Information shown:
================
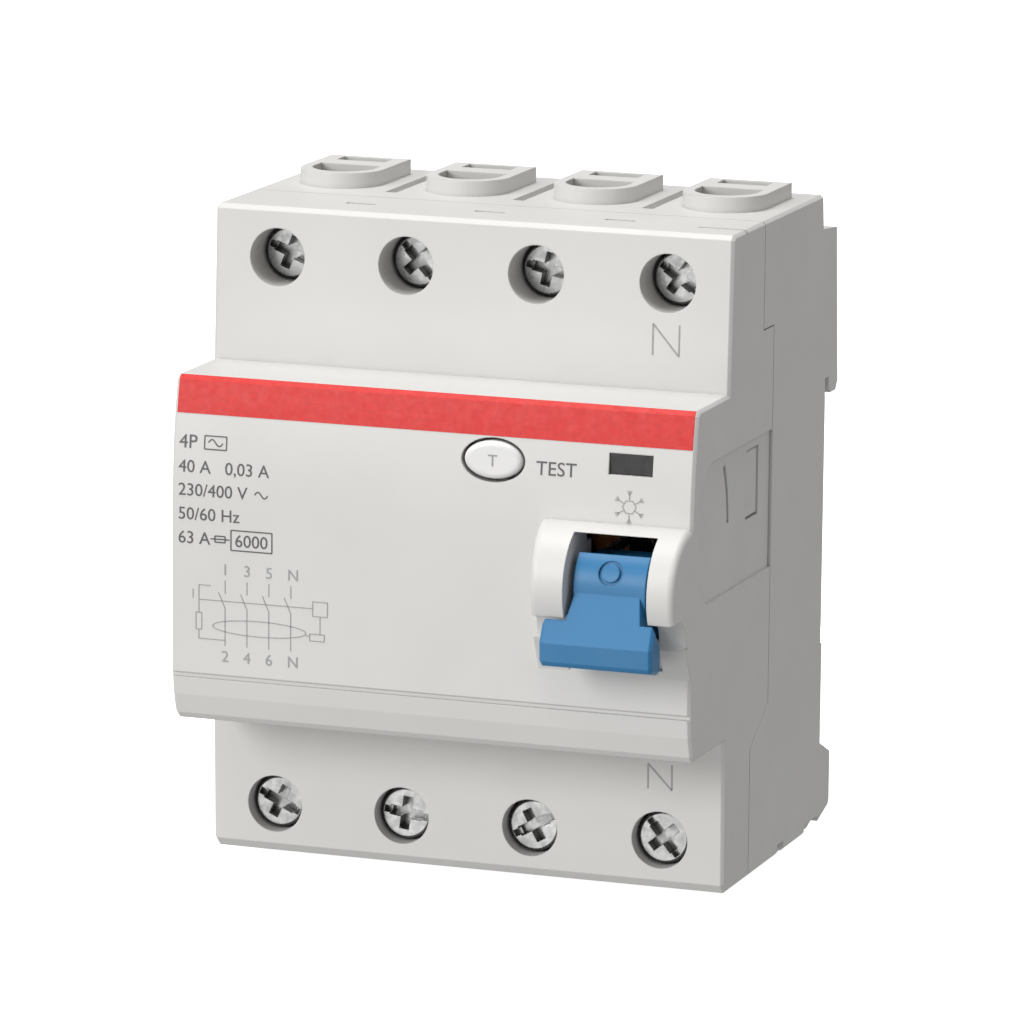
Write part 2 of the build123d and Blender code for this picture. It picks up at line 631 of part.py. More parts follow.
================
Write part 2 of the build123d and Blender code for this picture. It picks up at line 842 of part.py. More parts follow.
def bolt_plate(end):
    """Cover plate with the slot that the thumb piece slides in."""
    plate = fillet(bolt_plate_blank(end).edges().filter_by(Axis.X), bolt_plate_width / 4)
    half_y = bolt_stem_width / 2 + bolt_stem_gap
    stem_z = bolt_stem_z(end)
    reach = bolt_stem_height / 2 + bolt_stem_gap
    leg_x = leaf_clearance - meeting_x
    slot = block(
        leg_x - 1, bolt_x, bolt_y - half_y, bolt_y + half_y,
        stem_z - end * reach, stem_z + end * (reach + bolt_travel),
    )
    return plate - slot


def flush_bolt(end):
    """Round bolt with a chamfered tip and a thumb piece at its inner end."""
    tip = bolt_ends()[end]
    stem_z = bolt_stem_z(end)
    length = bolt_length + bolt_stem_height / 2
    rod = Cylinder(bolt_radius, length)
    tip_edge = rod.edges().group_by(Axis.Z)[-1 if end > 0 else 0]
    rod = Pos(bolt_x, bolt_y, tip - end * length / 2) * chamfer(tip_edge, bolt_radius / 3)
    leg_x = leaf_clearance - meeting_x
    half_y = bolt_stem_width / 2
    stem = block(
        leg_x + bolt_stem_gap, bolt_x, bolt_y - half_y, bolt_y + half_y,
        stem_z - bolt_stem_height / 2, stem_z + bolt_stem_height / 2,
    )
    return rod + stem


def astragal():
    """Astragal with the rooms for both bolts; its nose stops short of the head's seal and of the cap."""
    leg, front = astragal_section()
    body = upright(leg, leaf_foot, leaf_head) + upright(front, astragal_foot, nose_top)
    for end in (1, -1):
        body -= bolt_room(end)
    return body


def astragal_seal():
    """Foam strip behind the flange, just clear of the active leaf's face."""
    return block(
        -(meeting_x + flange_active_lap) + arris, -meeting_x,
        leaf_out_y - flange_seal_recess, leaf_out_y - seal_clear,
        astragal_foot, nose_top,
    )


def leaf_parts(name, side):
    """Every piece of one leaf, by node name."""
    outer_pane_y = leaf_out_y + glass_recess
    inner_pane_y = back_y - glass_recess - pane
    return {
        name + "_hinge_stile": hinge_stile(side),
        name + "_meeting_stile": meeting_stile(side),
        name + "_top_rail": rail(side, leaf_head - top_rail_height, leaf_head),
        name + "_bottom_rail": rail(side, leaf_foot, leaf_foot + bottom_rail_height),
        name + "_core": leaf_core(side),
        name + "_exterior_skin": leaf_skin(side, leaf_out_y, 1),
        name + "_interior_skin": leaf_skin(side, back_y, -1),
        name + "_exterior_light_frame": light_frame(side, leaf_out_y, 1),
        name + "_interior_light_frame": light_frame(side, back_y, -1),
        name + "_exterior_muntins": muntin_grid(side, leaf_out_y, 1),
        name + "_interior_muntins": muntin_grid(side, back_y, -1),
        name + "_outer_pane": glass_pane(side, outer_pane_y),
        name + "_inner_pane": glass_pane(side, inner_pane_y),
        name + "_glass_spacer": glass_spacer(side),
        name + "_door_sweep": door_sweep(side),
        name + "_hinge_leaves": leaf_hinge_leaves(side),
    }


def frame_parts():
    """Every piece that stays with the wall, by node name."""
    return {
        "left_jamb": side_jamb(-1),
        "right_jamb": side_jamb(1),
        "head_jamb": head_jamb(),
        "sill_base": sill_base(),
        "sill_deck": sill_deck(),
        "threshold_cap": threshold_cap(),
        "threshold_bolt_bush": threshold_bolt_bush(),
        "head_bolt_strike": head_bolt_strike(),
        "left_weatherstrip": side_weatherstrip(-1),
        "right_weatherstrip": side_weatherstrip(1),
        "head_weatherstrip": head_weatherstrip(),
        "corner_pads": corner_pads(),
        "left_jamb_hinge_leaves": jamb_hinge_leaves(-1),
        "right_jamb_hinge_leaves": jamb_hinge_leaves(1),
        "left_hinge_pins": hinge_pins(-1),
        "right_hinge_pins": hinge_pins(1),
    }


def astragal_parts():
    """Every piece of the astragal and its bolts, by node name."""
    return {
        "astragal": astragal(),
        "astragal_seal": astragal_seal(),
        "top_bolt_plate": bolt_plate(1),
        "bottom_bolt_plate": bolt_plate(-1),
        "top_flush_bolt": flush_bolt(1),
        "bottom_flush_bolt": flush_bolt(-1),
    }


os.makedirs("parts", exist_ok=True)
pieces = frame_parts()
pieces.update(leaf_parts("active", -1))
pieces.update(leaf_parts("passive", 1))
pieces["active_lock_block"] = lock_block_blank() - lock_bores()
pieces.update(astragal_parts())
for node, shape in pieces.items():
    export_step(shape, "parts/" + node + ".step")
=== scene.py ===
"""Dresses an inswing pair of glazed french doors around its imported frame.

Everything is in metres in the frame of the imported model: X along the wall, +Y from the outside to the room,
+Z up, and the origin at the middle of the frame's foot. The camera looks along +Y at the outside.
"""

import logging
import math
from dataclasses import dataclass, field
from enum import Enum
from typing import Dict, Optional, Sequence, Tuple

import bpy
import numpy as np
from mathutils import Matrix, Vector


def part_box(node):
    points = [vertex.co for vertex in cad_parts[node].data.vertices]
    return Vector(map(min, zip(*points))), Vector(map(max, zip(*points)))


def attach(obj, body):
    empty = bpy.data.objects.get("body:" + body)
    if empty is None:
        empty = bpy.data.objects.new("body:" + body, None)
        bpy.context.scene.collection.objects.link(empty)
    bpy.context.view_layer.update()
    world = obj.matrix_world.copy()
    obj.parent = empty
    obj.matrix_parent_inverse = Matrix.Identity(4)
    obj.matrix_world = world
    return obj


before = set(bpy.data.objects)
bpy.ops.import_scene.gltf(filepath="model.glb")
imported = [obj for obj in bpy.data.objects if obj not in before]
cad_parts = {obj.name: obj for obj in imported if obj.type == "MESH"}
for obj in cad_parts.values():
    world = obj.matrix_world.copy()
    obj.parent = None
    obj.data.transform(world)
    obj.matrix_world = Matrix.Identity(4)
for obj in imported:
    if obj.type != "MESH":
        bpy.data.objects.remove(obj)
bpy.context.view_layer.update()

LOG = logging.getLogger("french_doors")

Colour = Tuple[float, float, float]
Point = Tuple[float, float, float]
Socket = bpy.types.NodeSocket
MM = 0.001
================
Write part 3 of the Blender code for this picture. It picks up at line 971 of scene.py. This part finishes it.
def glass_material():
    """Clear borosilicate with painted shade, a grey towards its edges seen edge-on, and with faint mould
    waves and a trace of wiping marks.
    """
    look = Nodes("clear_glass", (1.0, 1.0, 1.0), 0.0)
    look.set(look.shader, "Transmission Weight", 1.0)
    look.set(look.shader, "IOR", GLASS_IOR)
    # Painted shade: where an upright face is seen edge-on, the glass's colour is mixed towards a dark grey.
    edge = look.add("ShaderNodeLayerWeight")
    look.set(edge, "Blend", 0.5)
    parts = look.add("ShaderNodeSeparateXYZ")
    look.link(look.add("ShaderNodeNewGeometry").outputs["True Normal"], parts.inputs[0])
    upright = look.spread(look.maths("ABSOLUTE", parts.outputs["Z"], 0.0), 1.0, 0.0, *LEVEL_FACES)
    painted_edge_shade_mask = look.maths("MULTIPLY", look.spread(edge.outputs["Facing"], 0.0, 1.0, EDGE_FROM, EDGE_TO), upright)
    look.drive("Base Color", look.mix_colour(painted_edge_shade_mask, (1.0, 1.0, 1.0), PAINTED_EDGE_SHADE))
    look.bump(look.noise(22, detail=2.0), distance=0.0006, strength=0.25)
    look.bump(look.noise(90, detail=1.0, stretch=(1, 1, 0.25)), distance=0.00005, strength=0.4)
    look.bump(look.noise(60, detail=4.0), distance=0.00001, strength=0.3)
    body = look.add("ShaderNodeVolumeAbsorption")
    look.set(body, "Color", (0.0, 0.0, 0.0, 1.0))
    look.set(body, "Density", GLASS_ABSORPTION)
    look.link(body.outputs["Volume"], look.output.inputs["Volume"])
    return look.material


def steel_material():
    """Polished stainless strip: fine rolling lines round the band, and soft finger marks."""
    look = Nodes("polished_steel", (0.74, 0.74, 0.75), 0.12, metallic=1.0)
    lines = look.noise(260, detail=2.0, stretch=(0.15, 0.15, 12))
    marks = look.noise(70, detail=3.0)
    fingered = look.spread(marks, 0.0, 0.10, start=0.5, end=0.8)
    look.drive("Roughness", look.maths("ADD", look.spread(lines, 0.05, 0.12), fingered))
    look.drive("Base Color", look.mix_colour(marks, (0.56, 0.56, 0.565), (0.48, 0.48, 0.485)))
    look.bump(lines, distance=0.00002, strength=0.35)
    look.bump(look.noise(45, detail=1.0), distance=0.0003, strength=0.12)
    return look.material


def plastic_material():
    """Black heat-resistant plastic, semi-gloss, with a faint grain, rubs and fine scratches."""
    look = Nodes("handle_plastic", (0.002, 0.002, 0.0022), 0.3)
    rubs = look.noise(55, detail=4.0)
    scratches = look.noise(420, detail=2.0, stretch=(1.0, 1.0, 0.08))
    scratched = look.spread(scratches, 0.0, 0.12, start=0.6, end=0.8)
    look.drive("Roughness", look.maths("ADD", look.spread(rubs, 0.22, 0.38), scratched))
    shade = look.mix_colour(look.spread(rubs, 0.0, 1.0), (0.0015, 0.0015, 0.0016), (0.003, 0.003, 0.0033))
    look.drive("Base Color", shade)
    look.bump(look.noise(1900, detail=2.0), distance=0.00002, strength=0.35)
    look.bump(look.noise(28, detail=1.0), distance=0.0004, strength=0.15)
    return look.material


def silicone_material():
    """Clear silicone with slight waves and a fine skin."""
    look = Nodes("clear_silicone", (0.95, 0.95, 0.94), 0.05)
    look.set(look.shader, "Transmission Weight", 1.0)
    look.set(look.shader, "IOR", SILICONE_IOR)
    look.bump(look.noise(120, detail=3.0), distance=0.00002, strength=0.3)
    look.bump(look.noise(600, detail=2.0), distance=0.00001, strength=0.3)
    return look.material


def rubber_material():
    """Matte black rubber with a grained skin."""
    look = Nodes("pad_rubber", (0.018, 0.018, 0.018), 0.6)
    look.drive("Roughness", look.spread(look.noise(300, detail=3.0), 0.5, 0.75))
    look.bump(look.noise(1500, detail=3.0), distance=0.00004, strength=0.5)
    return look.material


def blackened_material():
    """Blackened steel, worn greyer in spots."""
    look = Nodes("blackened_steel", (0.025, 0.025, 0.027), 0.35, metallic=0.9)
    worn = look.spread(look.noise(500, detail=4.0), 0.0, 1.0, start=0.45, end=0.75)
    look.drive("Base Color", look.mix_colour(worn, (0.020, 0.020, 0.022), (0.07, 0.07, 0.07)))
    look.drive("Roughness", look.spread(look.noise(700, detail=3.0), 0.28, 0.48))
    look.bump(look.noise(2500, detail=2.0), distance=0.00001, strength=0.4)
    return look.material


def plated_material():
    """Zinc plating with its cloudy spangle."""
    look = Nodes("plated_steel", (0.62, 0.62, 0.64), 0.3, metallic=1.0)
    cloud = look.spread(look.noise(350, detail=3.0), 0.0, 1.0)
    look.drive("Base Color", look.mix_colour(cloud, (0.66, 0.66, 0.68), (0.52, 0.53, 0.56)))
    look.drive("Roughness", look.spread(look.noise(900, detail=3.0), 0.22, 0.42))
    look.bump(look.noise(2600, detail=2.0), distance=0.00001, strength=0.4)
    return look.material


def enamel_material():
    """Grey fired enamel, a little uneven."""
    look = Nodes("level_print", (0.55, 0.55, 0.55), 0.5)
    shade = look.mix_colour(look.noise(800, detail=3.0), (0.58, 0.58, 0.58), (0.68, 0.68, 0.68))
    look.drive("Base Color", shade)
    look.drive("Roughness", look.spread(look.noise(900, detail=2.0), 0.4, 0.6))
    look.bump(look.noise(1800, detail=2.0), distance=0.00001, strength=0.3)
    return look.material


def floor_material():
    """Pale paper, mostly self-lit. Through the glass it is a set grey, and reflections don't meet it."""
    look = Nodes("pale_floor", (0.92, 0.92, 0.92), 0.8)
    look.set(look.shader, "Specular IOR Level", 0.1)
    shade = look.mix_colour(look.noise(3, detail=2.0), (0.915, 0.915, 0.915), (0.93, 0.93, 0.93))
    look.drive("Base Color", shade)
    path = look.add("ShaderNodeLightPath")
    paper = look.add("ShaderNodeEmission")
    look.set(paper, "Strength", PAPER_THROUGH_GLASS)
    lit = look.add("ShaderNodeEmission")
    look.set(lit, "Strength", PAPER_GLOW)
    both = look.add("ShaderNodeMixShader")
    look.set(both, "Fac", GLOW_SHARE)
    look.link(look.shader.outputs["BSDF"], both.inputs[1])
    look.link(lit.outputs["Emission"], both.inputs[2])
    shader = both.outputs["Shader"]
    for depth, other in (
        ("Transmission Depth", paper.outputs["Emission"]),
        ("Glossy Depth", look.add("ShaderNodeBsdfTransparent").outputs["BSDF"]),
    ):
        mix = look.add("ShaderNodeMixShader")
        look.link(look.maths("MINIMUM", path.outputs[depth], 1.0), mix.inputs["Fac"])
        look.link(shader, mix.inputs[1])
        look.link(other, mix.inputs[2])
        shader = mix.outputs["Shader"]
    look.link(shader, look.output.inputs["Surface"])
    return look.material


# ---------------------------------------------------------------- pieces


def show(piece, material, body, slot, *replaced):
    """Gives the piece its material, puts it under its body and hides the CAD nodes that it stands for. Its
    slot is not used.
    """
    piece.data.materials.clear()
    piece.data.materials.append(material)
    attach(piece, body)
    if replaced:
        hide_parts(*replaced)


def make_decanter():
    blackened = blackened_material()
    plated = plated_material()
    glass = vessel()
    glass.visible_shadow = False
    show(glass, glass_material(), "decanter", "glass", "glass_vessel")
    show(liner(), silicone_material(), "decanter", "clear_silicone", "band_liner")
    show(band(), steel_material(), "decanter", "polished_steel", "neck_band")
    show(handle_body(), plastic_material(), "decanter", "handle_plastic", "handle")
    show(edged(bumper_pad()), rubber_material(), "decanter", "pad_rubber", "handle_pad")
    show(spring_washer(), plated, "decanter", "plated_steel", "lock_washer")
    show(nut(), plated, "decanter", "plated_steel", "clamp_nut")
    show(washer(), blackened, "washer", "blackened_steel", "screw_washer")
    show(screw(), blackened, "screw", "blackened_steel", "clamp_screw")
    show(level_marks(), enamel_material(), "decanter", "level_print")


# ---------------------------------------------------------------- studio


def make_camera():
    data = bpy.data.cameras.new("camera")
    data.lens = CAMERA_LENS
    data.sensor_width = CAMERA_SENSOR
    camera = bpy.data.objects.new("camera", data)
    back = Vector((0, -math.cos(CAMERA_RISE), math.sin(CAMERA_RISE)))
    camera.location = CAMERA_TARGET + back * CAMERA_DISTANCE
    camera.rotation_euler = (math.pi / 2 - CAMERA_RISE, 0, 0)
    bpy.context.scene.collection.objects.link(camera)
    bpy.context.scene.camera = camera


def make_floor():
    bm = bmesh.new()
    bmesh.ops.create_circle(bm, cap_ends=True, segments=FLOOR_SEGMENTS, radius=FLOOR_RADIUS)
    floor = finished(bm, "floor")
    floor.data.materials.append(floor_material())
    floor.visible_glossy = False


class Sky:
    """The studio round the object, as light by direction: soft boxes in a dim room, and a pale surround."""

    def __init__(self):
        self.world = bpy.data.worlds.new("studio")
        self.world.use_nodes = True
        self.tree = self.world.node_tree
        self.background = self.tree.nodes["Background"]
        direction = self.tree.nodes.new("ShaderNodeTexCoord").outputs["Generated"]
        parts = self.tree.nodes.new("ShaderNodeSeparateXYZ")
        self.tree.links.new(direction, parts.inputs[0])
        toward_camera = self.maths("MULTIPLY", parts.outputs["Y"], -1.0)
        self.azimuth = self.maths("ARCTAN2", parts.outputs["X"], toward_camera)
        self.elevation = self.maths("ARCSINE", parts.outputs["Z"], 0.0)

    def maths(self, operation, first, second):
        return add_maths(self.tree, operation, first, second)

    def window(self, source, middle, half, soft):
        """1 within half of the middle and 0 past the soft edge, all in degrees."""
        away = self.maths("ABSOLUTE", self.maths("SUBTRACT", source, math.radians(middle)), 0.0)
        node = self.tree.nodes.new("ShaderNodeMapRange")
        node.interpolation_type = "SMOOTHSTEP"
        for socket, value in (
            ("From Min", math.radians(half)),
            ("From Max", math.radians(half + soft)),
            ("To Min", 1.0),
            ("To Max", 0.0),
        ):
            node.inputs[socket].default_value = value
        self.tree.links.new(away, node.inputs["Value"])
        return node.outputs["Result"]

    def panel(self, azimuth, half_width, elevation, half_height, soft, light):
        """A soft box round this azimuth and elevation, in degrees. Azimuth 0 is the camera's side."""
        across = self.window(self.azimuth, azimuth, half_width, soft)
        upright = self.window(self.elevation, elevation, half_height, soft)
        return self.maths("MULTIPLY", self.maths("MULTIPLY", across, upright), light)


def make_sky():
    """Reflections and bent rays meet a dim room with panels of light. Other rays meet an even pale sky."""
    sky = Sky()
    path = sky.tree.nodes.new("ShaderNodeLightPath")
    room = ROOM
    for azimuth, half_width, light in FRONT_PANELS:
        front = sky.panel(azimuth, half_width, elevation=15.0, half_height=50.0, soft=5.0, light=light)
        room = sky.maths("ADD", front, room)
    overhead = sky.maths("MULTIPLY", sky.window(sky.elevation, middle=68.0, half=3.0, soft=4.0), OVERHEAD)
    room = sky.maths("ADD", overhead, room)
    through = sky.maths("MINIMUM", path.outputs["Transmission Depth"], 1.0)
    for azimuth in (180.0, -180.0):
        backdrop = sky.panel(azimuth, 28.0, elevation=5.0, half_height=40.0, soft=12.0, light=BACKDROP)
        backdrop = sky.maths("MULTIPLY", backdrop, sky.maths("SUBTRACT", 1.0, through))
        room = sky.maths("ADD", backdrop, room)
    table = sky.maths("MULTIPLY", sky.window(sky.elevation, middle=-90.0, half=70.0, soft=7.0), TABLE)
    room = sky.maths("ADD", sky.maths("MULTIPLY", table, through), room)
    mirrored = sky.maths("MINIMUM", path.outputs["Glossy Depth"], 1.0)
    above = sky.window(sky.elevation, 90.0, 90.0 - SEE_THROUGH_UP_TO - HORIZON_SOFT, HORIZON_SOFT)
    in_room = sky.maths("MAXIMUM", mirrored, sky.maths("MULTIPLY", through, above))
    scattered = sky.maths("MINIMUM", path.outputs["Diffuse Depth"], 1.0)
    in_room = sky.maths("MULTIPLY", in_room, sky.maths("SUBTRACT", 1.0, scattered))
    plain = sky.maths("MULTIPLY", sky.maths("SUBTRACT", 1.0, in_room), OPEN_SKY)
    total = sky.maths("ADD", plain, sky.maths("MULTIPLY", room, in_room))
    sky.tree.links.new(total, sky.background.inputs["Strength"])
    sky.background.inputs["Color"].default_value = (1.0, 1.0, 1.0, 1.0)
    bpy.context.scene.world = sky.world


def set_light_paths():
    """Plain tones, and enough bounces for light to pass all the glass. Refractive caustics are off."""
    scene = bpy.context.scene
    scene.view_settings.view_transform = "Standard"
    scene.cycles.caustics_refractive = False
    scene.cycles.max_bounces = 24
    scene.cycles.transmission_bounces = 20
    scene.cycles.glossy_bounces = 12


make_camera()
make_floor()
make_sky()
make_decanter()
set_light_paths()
================
What to produce: Extract, word for word, every line beginning with the one that holds "pieces.update(astragal_parts())" and concluding with the one that holds "from mathutils import Matrix, Vector". Include both of those lines.

Worked solution:
pieces.update(astragal_parts())
for node, shape in pieces.items():
    export_step(shape, "parts/" + node + ".step")
=== scene.py ===
"""Dresses an inswing pair of glazed french doors around its imported frame.

Everything is in metres in the frame of the imported model: X along the wall, +Y from the outside to the room,
+Z up, and the origin at the middle of the frame's foot. The camera looks along +Y at the outside.
"""

import logging
import math
from dataclasses import dataclass, field
from enum import Enum
from typing import Dict, Optional, Sequence, Tuple

import bpy
import numpy as np
from mathutils import Matrix, Vector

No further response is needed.